Lastly, it is often easier to choose one small change and focus on it. There are 5 pillars of personal finance, and you can focus on one pillar at a time. Trying to change behavior across all areas at once may be overwhelming.
The Final Word
At its core, personal finance is easy. Everyone knows to spend less than they make, save, and invest in order to be successful. Most of personal finance can be captured in just 8 behaviors. The hard part is taking the proper actions.
Your behavior is what will drive your results. Having a plan and utilizing tricks to stick to the plan will allow you to find success with your personal financial journey.

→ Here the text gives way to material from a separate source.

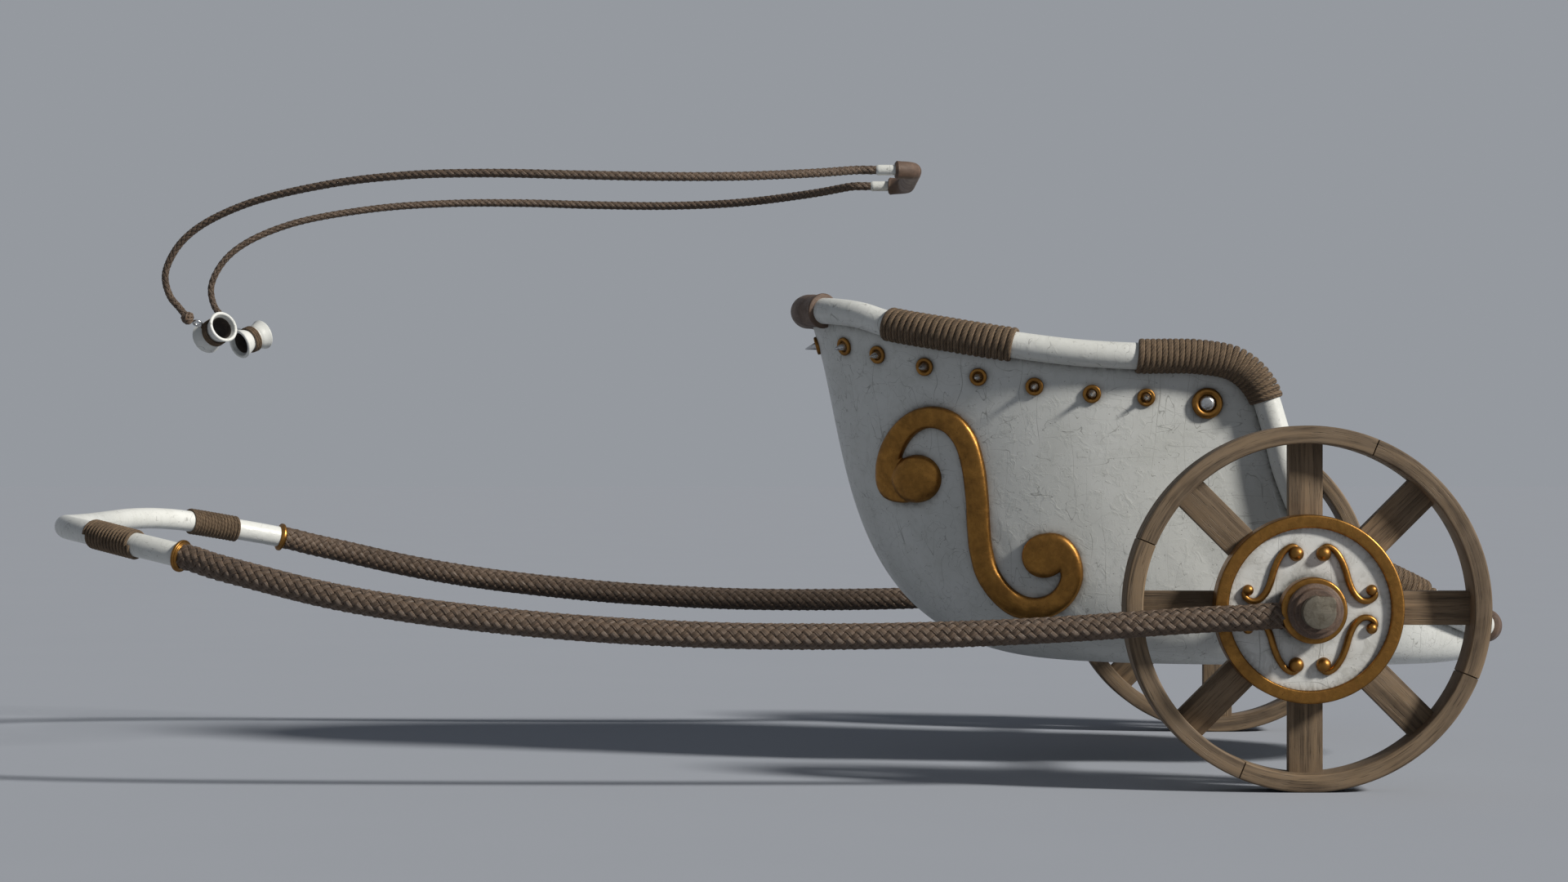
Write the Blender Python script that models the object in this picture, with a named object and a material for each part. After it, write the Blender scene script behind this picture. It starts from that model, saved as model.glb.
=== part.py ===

Frequently Asked Questions (FAQs):
The basic tenants of personal finance are simple. There are only 8 foundational rules that will all but guarantee positive results. However, adhering to all the principals is difficult. Modifying your behavior, forming positive money habits, and using tips to stick to your plan are even more important than understanding finances.
Here are 3 common tips to help you form a new habit:
1) Habit Stacking – If you already have a habit, you do the new behavior at the same time.
2) Calendar X trick – You put a large calendar somewhere very visible. Every day you do the new habit, you make a big ‘X’ on the day with a red marker. After a while you have a string of ‘X’s that you don’t want to break.
3) Accountability Buddy – peer pressure is impactful. Having someone else who is working on the same goal as you can be a huge help. Having to check-in with someone else and tell them you didn’t follow through can be enough of a push to keep you on track.